Steamed Hunan Lotus Seeds with Crystal Sugar (Bingtang Xianglian, 冰糖湘莲)
To make this dish, white lotus seeds are soaked, steamed until mashed, dehydrated and loaded into a big bowl. Then green beans, cherries, peeled longan and diced pineapple are braised with crystal sugar water. The white lotus seeds will float on the surface of the light soup creating an aromatic and sweet, rich, nutritional and extremely flavoursome dish.
Steamed Pickled Pork, Chicken and Fish (Lawei Hezheng, 腊味合蒸)
Hunan dishes are famous for the application of pickled meat, such as pickled pork, beef, chicken, fish and wild duck. To make this dish, pickled pork, chicken and fish are steamed until cooked. The skin, bones and scales are removed and the leftover is sliced. The meat is then placed into a big bowl with the skin facing downwards and steamed with cooked pork fat, white sugar, monosodium glutamate and light broth. Finally, the cooked meat is loaded on to a big soup tray. The finished dish is dark red, moderately salty and sweet with a strong aroma of pickled meat. It is one of Hunan’s famous traditional dishes.
Braised Fish Heads with Minced Hot Pepper Sauce (Duojiao Yutou, 剁椒鱼头)
This is widely popular in Hunan and people can enjoy it in almost every kind of restaurant and hotel. The fish heads are fresh and the minced pepper sauce is spicy and hot. The dish has a unique flavour.

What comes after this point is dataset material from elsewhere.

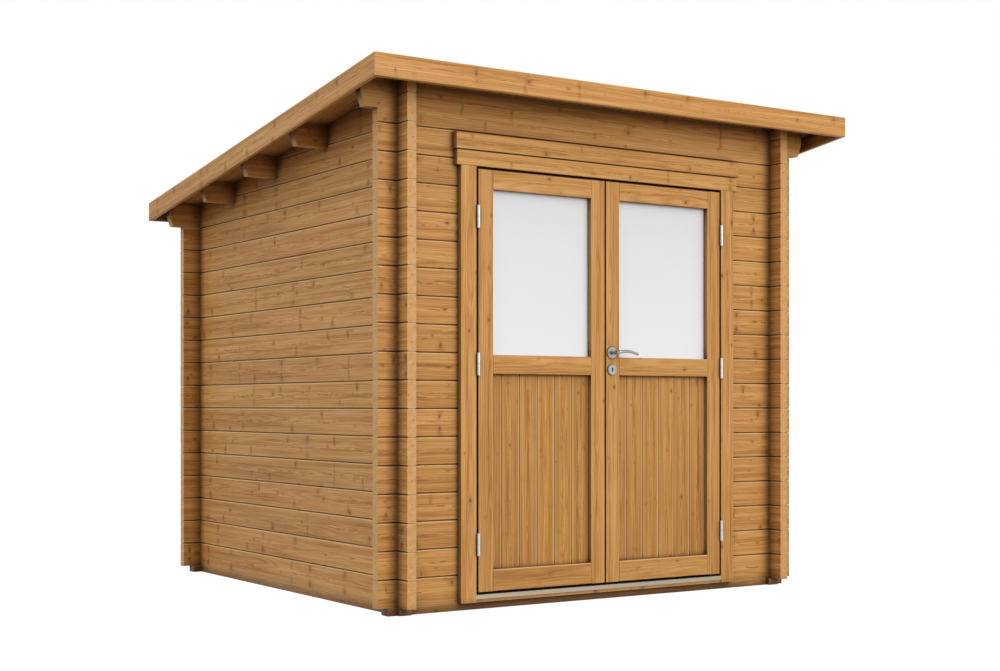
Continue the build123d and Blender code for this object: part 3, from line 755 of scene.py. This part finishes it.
for place, name in enumerate(LYING):
    pine([name], RIGHTWARDS, UP, seed=130 + SEED_STEP * place, flecks=0.5, spikes=0.4)
for place, name in enumerate(UPRIGHT):
    pine([name], UP, RIGHTWARDS, seed=230 + SEED_STEP * place, heart=0.04, **PLAIN)
for place, name in enumerate(RUNNING_BACK):
    pine([name], BACKWARDS, UP, seed=260 + SEED_STEP * place, flecks=0.0, spikes=0.2)
print("beams and trim:", len(LYING) + len(UPRIGHT) + len(RUNNING_BACK))

# %% [markdown]
# The side fascias and the roof boards follow the roof's slope, which can be read from the
# felt: how far it runs back and how far it falls, less its own thickness. The floor is left
# unstained, so it is paler.

# %% Roof and floor
BOARD_PITCH = 95 * MM
FELT_THICKNESS = 3 * MM
BARE_PINE = ("DDBF8E", "CDAA76", "B28B58")

felt_low, felt_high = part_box("roof_felt")
fall = felt_high.z - felt_low.z - FELT_THICKNESS
slope = Vector((0, felt_high.y - felt_low.y, -fall)).normalized()
square_to_slope = slope.cross(RIGHTWARDS) * -1
print("roof slope:", round(math.degrees(math.asin(-slope.z)), 2), "degrees")
for place, name in enumerate(("fascia_left", "fascia_right")):
    pine([name], slope, square_to_slope, seed=280 + SEED_STEP * place, flecks=0.7, spikes=0.5)
boards = (BOARD_PITCH, 0.0)
pine(["roof_boards"], slope, RIGHTWARDS, boards, seed=300, joint=0.7, spikes=0.2, flecks=0.0)
pine(["floor_boards"], BACKWARDS, RIGHTWARDS, boards, seed=340, joint=0.9, spikes=0.2,
     flecks=0.0, palette=BARE_PINE)

# %% [markdown]
# A door leaf is a frame of stiles and rails round a boarded panel. Stiles run up and rails run
# across, so each has its own grain, and the panel's boards have grooves between them. The
# panel's boards are a slightly deeper honey than the frame.

# %% Door leaves
STILE_WIDTH = 76 * MM
BOTTOM_RAIL_HEIGHT = 93 * MM
TOP_RAIL_HEIGHT = 83 * MM
MID_RAIL_TOP = 1107 * MM
FIRST_BOARD = 67 * MM
PANEL_BEVEL = 3.5 * MM
DEEP_HONEY = ("D8A25F", "B68140", "804A16")

for side, seed in (("left", 400), ("right", 450)):
    stiles, rails, panel = (f"{side}_door_{part}" for part in ("stiles", "rails", "panel"))
    low, high = extent(stiles, RIGHTWARDS)
    pine([stiles], UP, RIGHTWARDS, [(low, low + STILE_WIDTH), (high - STILE_WIDTH, high)],
         seed=seed, heart=0.04, **PLAIN)
    low, high = extent(rails, UP)
    pine([rails], RIGHTWARDS, UP, [(low, low + BOTTOM_RAIL_HEIGHT),
                                   (MID_RAIL_TOP - TOP_RAIL_HEIGHT, MID_RAIL_TOP),
                                   (high - TOP_RAIL_HEIGHT, high)],
         seed=seed + 10, heart=0.03, flecks=0.35, spikes=0.1)
    low, high = extent(panel, RIGHTWARDS)
    pine([panel], UP, RIGHTWARDS, (BOARD_PITCH, low + FIRST_BOARD), seed=seed + 20, heart=0.02,
         joint=0.8, edge=PANEL_BEVEL, flecks=0.5, spikes=0.1, palette=DEEP_HONEY)
    print(side, "panel:", round(high - low, 3), "m wide")

# %% [markdown]
# ## Glass, felt and metal
#
# The other finishes are plainer, but none is one flat colour: each has the marks of the way
# it was made. One cloudy pattern, stretched along an axis where the maker's tool or the
# rolling mill ran one way, moves the colour, the gloss and the height together.

# %% A finish that follows one pattern


def clouds(put, size, stretch=(1, 1, 1), detail=3.0):
    """A soft random pattern of spots about a size in metres, stretched along the axes."""
    place = put("TexCoord").outputs["Object"]
    return random_pattern(put, place, tuple(1 / (size * length) for length in stretch), detail)


def two_tone(put, pattern, tones):
    """A colour between two hex values, as the pattern goes from 0 to 1."""
    return layered(put, linear(tones[0]), ((pattern, 1.0, tones[1]),))


def coat(put, colour, gloss, pattern, relief, **shell):
    """A surface of a colour and a gloss range over a pattern that is a relief in metres high."""
    rough = put("MapRange", {"Value": pattern, "To Min": gloss[0], "To Max": gloss[1]})
    bump = put("Bump", {"Strength": 0.5, "Distance": relief, "Height": pattern})
    surface = put("BsdfPrincipled", {
        "Base Color": colour, "Roughness": rough, "Normal": bump, **shell})
    put("OutputMaterial", {"Surface": surface})


def marked(name, size, tones, gloss, relief, stretch=(1, 1, 1), detail=3.0, **shell):
    """A material with marks of a size in metres, between two tones and two roughnesses."""
    material, put = new_material(name)
    pattern = clouds(put, size, stretch, detail)
    coat(put, two_tone(put, pattern, tones), gloss, pattern, relief, **shell)
    return material


# %% [markdown]
# The panes are float glass with a milky layer: a smooth white that hides the room behind it.
# Their colour is painted a shade darker towards the top, as painted shade from the eave.

# %% Opal glass
GLASS_CLOUD = 400 * MM
GLASS_RELIEF = 0.05 * MM
LOW_MILK = ("EDF0F5", "F0F3F8")
SHADED_TOP_MILK = ("DFE1E6", "E3E5EA")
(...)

It is a famous Xiangtan local dish. To make this dish, fish heads are washed separately, the cheeks are removed and the leftover is placed inside a steamer. Once cooked the fish heads are coated with minced hot pepper sauce and served. In particular, the cooking oil applied must be tea oil.
Food Street
The heart of Hunan cuisine, Changsha offers classic, new and varied types of Hunan food. The city has become famous for the food that is served here.
Shuguang Road Food Street
Located in the political and economic centre of old Changsha, Shuguang Road is in the Furong District. It started to attract catering businesses from 1998 and you can now find typical Hunan dishes in places such as Qinglian Restaurant, Daronghe, Rongtai and Dafenghe, as well as Xuji Seafood Restaurant. Decent prices and good quality food all ensure customers return here again and again.
Braised Food Street
This has a prime location in Changsha station and food is served in earthen bowls, braising is the main cooking method, fuel for cooking is lotus root coal and the spices used are typical of Hunan cuisine. Fresh pepper, Chaling garlic and Liuyang lobster sauce are commonly used. In the restaurants, you will see earthen bowls displaying braised aubergine, green pepper, chops, pumpkin, chicken, fish (which has been baked before being braised), duck, mutton and lots more besides. Each table sits between three and five people and you can sample the local Changsha iced beer. The atmosphere is good here, augmented no doubt by the reasonable prices.
Snacks
Drinks
Taoyuanlei Tea (桃园擂茶)
The northwestern city of Taohuayuan is a popular Chinese tourist resort, as well as a famous production base for the local speciality, Taoyuanlei Tea. It is made of rice, ginger and tea leaves, which delivers a dry, sweet, spicy and tasty flavour. Tea is best suited with snacks like crisps, soybeans, nuts and stick rice, etc.